— BEGIN —
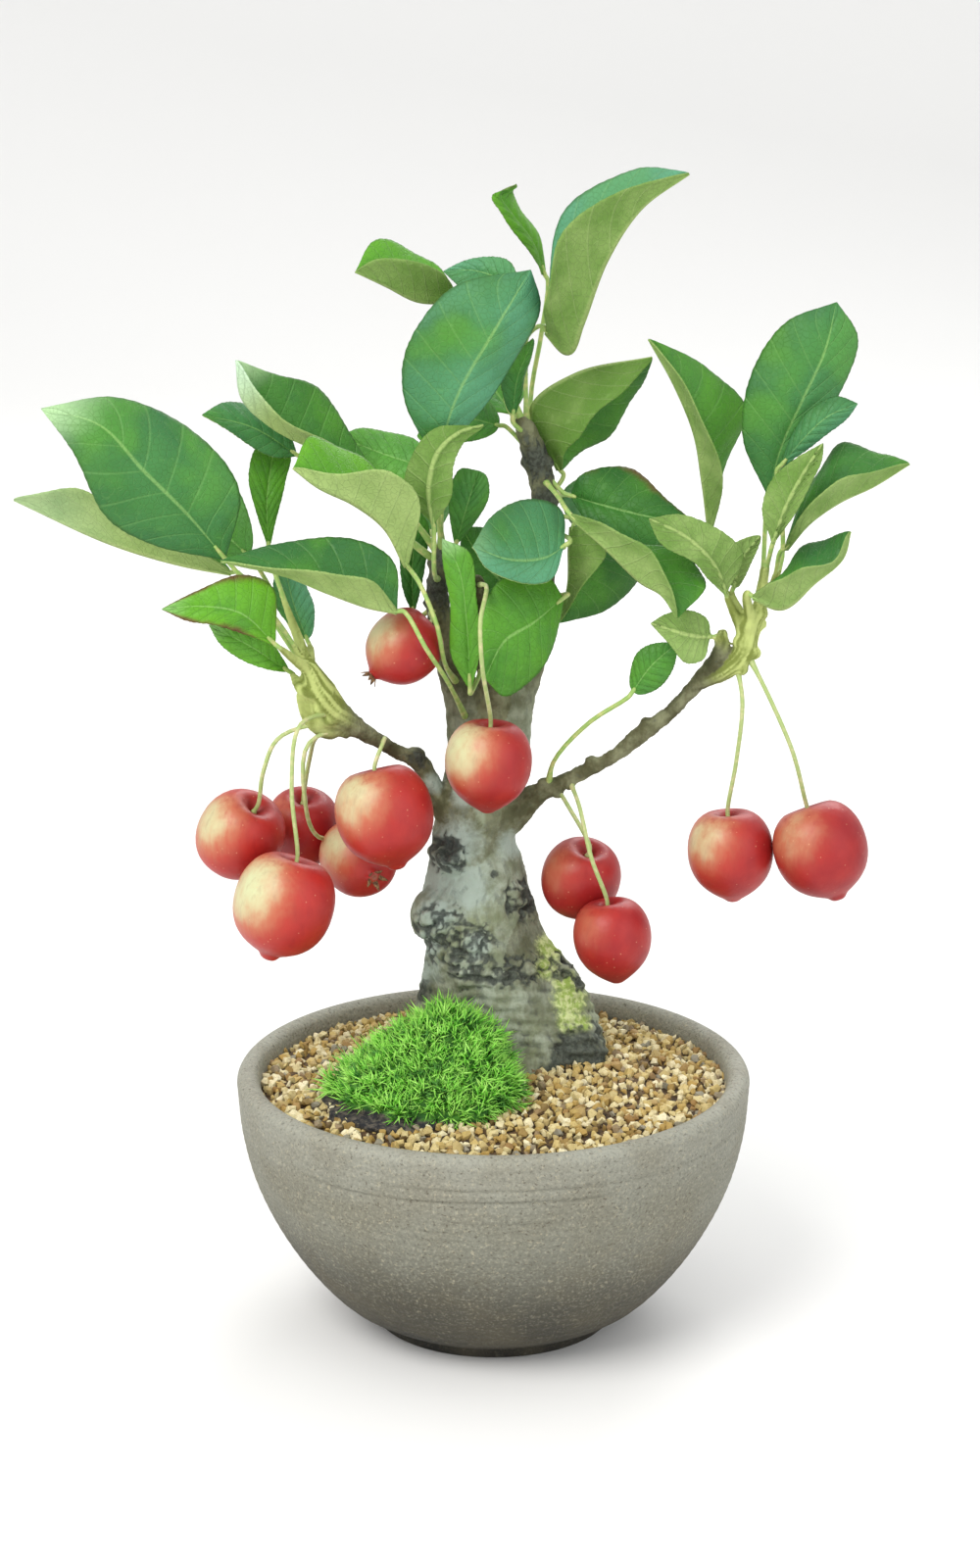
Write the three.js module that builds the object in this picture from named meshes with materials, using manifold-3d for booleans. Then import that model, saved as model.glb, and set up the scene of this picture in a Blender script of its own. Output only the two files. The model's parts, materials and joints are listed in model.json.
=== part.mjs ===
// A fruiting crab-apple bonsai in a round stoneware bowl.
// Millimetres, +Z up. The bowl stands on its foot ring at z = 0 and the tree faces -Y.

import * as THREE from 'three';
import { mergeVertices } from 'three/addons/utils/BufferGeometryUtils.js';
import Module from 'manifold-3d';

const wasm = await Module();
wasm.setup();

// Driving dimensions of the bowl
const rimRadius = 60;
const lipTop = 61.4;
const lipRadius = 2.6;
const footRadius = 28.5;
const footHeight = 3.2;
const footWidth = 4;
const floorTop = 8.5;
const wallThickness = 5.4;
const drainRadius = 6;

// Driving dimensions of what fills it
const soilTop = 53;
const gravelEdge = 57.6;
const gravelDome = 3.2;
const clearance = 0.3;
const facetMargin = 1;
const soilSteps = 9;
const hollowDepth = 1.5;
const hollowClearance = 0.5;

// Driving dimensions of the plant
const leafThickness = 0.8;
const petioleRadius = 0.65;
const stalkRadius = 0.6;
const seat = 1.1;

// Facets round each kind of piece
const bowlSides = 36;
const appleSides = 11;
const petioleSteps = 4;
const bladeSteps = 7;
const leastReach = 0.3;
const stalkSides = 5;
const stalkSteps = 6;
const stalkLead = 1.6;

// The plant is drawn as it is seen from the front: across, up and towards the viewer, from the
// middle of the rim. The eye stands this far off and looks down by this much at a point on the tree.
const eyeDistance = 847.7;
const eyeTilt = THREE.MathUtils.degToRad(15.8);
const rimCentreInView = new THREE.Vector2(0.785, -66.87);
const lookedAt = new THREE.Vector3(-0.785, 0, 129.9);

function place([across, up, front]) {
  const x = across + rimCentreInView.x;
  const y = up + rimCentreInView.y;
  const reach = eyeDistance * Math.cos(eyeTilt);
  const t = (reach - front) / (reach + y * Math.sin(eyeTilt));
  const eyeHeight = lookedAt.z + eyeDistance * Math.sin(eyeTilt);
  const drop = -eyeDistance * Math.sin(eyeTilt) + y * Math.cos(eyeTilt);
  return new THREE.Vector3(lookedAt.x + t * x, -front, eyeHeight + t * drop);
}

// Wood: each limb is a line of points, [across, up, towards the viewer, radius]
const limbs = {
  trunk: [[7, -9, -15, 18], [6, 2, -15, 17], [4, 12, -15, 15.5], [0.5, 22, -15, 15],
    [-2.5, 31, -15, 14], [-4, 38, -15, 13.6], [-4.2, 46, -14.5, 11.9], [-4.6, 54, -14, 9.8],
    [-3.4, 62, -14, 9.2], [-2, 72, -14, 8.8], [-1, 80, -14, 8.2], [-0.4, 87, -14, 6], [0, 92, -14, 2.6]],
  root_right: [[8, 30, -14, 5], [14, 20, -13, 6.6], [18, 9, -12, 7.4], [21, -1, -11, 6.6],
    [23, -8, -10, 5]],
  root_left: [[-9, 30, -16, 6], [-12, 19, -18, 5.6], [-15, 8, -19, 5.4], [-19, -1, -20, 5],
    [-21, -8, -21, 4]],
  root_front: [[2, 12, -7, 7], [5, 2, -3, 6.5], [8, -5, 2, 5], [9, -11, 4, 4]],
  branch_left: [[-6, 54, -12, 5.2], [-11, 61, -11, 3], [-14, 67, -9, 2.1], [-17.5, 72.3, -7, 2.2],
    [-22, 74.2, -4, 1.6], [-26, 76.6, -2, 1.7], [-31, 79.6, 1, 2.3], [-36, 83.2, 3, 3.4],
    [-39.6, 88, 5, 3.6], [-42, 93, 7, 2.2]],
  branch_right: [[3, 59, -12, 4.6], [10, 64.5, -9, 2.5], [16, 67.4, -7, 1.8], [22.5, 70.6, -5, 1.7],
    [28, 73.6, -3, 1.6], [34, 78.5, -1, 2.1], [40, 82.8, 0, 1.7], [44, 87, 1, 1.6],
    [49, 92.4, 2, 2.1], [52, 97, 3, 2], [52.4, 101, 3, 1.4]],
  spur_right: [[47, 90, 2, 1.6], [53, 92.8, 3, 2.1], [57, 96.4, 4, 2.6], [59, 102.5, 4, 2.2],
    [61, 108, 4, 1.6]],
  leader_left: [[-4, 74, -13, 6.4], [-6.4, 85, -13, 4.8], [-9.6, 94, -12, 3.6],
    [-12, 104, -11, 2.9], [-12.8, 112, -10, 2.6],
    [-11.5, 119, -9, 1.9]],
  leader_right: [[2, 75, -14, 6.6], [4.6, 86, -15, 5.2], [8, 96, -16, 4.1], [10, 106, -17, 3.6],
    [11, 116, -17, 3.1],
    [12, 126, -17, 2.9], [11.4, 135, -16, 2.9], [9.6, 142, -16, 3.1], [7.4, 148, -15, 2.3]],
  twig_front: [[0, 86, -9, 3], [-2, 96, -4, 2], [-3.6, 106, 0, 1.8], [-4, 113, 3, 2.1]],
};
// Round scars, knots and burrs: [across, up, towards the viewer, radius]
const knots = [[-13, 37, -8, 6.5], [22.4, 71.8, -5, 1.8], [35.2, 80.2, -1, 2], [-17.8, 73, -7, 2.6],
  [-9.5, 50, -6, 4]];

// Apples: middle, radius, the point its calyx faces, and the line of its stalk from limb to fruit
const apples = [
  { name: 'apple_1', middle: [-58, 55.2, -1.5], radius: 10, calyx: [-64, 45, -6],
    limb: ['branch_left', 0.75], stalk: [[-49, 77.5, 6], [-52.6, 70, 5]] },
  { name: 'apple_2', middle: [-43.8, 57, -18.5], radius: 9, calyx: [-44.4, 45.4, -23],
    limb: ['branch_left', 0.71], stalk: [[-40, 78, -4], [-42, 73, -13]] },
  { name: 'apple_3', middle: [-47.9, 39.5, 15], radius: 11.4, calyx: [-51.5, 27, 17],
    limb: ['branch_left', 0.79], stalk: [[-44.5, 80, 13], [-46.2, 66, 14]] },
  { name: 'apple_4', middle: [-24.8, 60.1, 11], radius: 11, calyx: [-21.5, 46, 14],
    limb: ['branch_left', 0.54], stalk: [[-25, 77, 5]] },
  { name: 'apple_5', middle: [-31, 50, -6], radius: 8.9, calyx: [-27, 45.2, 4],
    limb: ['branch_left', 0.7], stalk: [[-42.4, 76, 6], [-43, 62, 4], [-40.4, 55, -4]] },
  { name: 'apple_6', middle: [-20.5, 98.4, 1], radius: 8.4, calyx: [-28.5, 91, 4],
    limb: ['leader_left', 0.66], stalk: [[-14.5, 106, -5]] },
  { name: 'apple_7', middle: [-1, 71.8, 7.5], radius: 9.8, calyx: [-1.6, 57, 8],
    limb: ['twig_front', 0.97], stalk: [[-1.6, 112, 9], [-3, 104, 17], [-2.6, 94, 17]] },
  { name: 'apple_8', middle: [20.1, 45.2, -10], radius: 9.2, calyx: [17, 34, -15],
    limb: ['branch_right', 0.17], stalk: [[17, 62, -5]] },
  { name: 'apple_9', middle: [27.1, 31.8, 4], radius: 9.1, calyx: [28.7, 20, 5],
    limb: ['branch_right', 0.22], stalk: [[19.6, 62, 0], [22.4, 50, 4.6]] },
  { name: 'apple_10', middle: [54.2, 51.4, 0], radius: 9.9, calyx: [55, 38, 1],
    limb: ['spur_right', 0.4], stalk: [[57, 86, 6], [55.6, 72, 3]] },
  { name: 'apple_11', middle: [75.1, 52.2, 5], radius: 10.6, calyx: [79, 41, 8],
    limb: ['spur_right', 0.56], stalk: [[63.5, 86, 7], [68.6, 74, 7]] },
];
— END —
Set down each line of the material verbatim, from the first line through the line that contains "const hollowClearance = 0.5;".

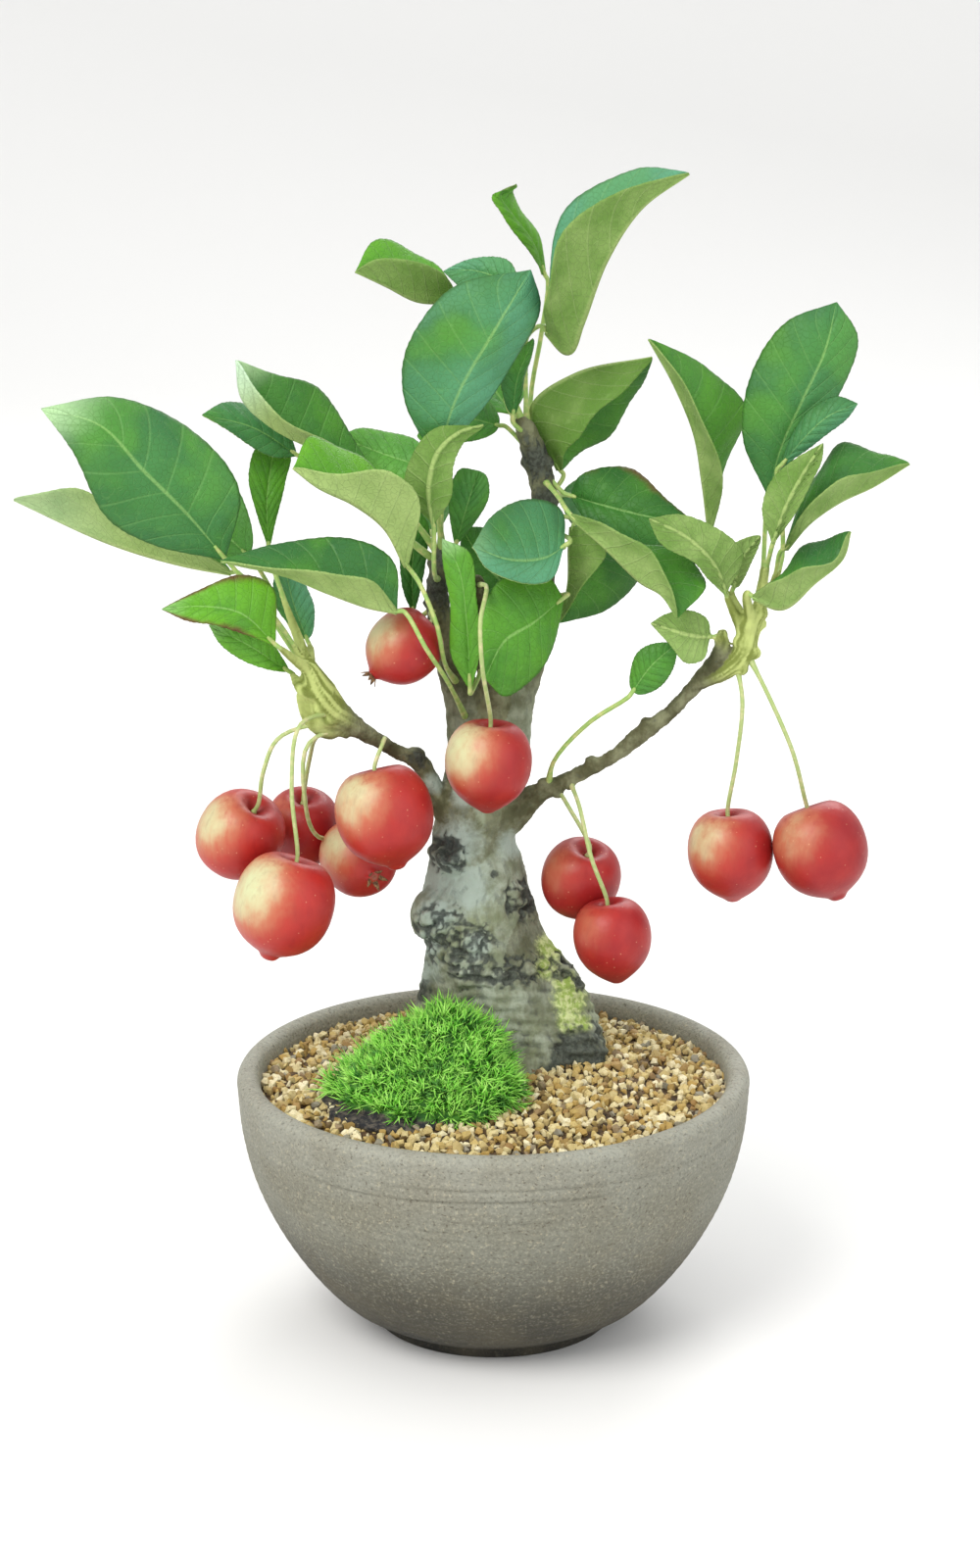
Write the three.js module that builds the object in this picture from named meshes with materials, using manifold-3d for booleans. Then import that model, saved as model.glb, and set up the scene of this picture in a Blender script of its own. Output only the two files. The model's parts, materials and joints are listed in model.json.
=== part.mjs ===
// A fruiting crab-apple bonsai in a round stoneware bowl.
// Millimetres, +Z up. The bowl stands on its foot ring at z = 0 and the tree faces -Y.

import * as THREE from 'three';
import { mergeVertices } from 'three/addons/utils/BufferGeometryUtils.js';
import Module from 'manifold-3d';

const wasm = await Module();
wasm.setup();

// Driving dimensions of the bowl
const rimRadius = 60;
const lipTop = 61.4;
const lipRadius = 2.6;
const footRadius = 28.5;
const footHeight = 3.2;
const footWidth = 4;
const floorTop = 8.5;
const wallThickness = 5.4;
const drainRadius = 6;

// Driving dimensions of what fills it
const soilTop = 53;
const gravelEdge = 57.6;
const gravelDome = 3.2;
const clearance = 0.3;
const facetMargin = 1;
const soilSteps = 9;
const hollowDepth = 1.5;
const hollowClearance = 0.5;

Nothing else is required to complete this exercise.